2 - é criação social, não individual. A adequação do indivíduo ao gênero não é dada simplesmente pelo indivíduo, ou melhor, só é dada por ele no que tange a suas opiniões e ações. Ninguém é uma ilha, nem pode ignorar o fato de que se importa com a opinião alheia, mesmo que ela seja preconceituosa - se não se importasse, seria muito fácil para qualquer homossexual "sair do armário". Isto tem consequências complexas para todos os não-heterossexuais. Não avisar ao parceiro que é transgênero, p. ex., pode significar inadvertidamente expô-lo a um preconceito (ainda que injusto) que ele não necessariamente estava disposto a enfrentar. No caso do programa de tv, qualquer estalinho é difamação, porque nossa sociedade, no geral, não aceita os transgêneros (mais: abomina), ainda que aceite e acompanhe atrocidades muito maiores (como o BBB).

(mas também, se, após 10 edições do programa, alguém ainda não percebeu que entrar no mesmo é dar carta branca para a produção fazer o que quiser com sua imagem pública, merece toda a difamação do mundo)

3 - é "preconceituoso", no sentido literal de instituir significações prévias com as quais o sujeito social tentará dar sentido ao mundo - esterótipos. Somos todos, neste sentido, "preconceituosos", e não se pode taxar todo preconceito como moralmente reprovável simplesmente por sê-lo. Cabe taxar a este, por exemplo, por violar um princípio de respeito à diversidade de conduta sexual/identidade de gênero (mas que não é de forma alguma majoritariamente aceito). Estas noções mudam muito de sociedade para sociedade, mas isto não diminui em nada sua força, e não corresponder a estas expectativas, não importa com quanta legitimidade, costuma custar caro. Pensar que estamos "imunes" a este tipo de construção social também seria quase tão ingênuo quanto pensar que podemos nos colocar à parte e acima da sociedade para julgá-la. Na verdade foram estas mesmas noções, socialmente construídas, que engendraram nossas próprias noções acerca de nosso papel de gênero - o que é válido inclusive, e especialmente para, os transgêneros, que jamais se sentiriam inadequados se tivessem simplesmente construído sua ideia de gênero a partir do nada, e não sob a inescapável influência dos estereótipos sociais.

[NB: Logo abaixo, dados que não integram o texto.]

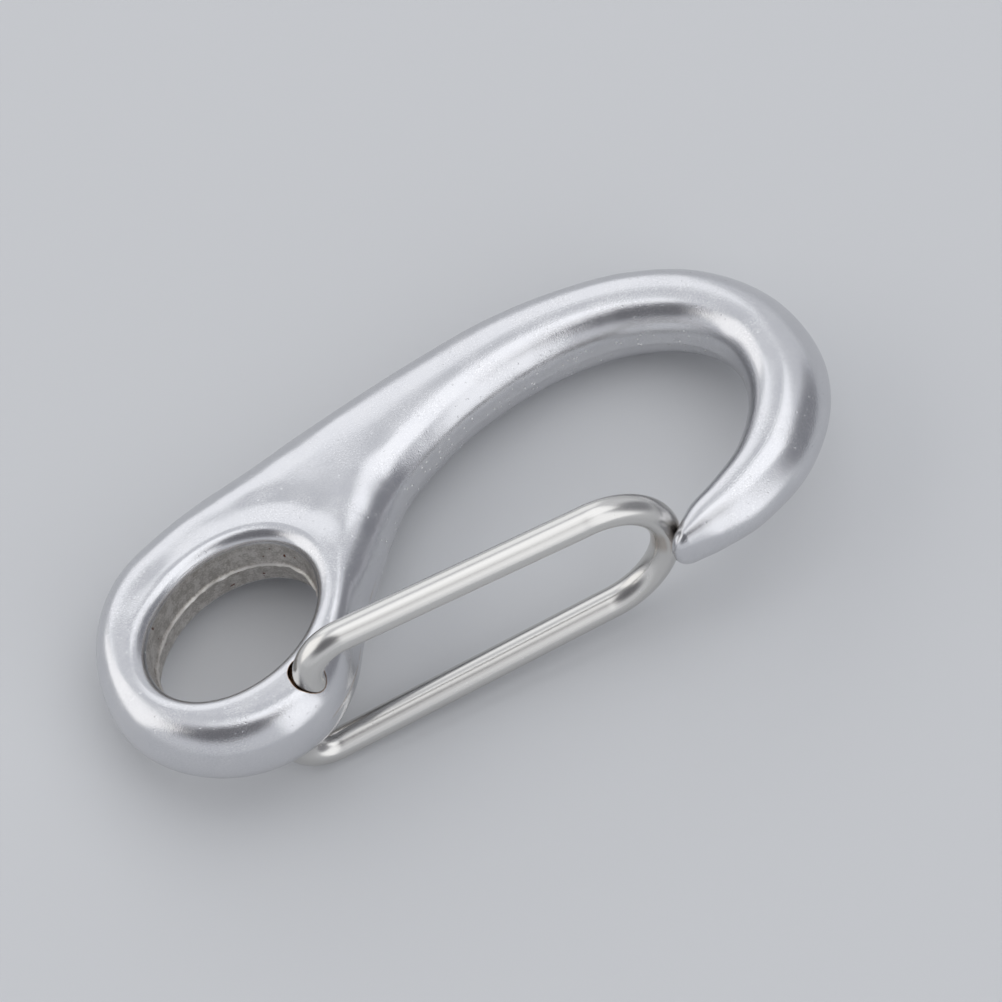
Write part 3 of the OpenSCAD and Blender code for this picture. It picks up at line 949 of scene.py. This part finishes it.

Dessa brincadeira toda tiro dois dedos de conclusões pretensiosas:

Não há - não faz sentido dizer que haja - determinidade absoluta de identidade de gênero ou comportamento sexual, porque nem nossa identidade social nem nossas ações em sociedade são absolutamente determinadas. A ideia de uma genética de homossexualidade é tão ingênua e perigosa quanto a de uma genética da criminalidade. O homossexual que alega sê-lo "por natureza" está tão errado quanto Silas Malafaia. A não ser que aceitemos a hipótese sensualista de que o homem é totalmente controlado pelos seus desejos, que não tem capacidade de agir para além deles (algo que, sinceramente, não acho que valha nem para um cachorro, que dirá para um humano), somos obrigados a admitir que a identidade de gênero e o comportamento sexual são, no melhor sentido do termo, escolhas; e que todo homossexual tem diante de si a escolha de tentar se adequar ao padrão social em detrimento de seus desejos homoeróticos, ou ceder a eles e viver uma vida de aparências, ou ainda incorporá-los a sua identidade social e enfrentar o estigma da inadequação e toda a força do preconceito. Escolhas injustas, certamente - como tantas outras que são feitas diariamente - mas escolhas.

Na mesma direção, o homo, bi ou trans que age como se esperasse que a sociedade fosse subitamente despir-se de todos os estereótipos e tratá-lo como normal, exceto quando o faz por provocação ou semelhante, arma-se de uma ingenuidade tremendamente prejudicial, especialmente para ele mesmo e para aqueles próximos dele. É claro que a sociedade é preconceituosa! É claro que ela vai tratá-lo mal por não se adequar aos estereótipos traçados por ela! E isso não vale só para os sem-caráter, mas especialmente para pessoas de bem que, apesar de suas boas intenções, foram educadas e formadas com estes estereótipos de gênero, usados por nós (sinto-me obrigado a não me excluir) como critério para separar "normal" e "anormal", "bom" e "ruim", etc. Dizer que ser gay é normal não pode significar que o é de fato, mas sim de direito: que seria o justo, mas que, na prática, não acontece. Na prática, ser gay ainda é (bastante) anormal e, pelo contrário, a rejeição aos não-heterossexuais é a regra.